Thursday, March 31, 2011

ALL GOOD IN THE HOOD



Captain Edward J. Smith who went down with his ship The Titanic in 1912,  would have been likely to have said  “Little Tommy, It’s going to be as right as rain”. It was a popular new saying at the time. Eeek.

These days; 100 years on, your more likely to hear your cab driver say  “It’s all Good love” when navigating the voyage to your front door.

A bit of history to this cute as saying...

The earliest example of the same meaning,  quoted as a proverb as long ago as 1546, is “Right as a line”  which in those days meant exactly what it said,  “yes your lordship that is correct and acceptable”

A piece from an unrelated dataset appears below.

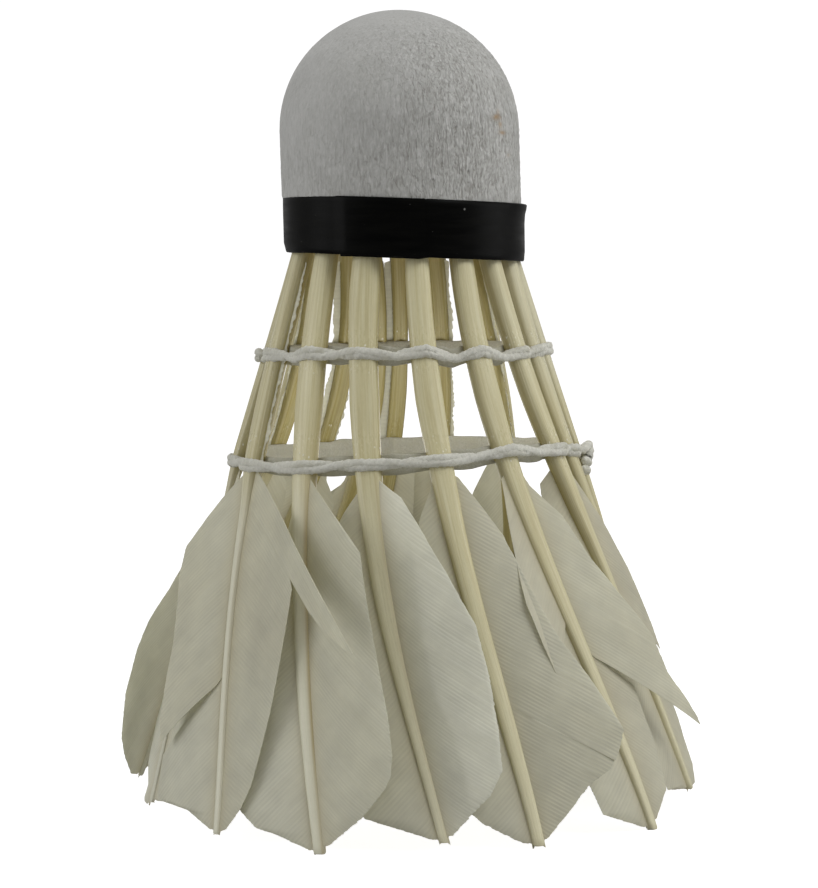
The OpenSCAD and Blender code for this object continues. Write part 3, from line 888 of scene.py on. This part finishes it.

Then by 1622 it had become “Right as my leg” ...I quite like this one...let’s bring it back.

In 1837 the Charles Dickens's Pickwick Papers  are quoted to say “Right as a trivet, sir”.
About the same time, or a little later, people were saying that things were as right as ninepence, as right as a book, as right as nails, or as right as the bank.

The first literary example I can find of this, my favourite rain saying is from Max Beerbohm's book Yet Again of 1909:
"He looked, as himself would undoubtedly have said, 'fit as a fiddle'"; or "right as rain".


Right As Rain has never since disappeared, and you know what neither has the rain.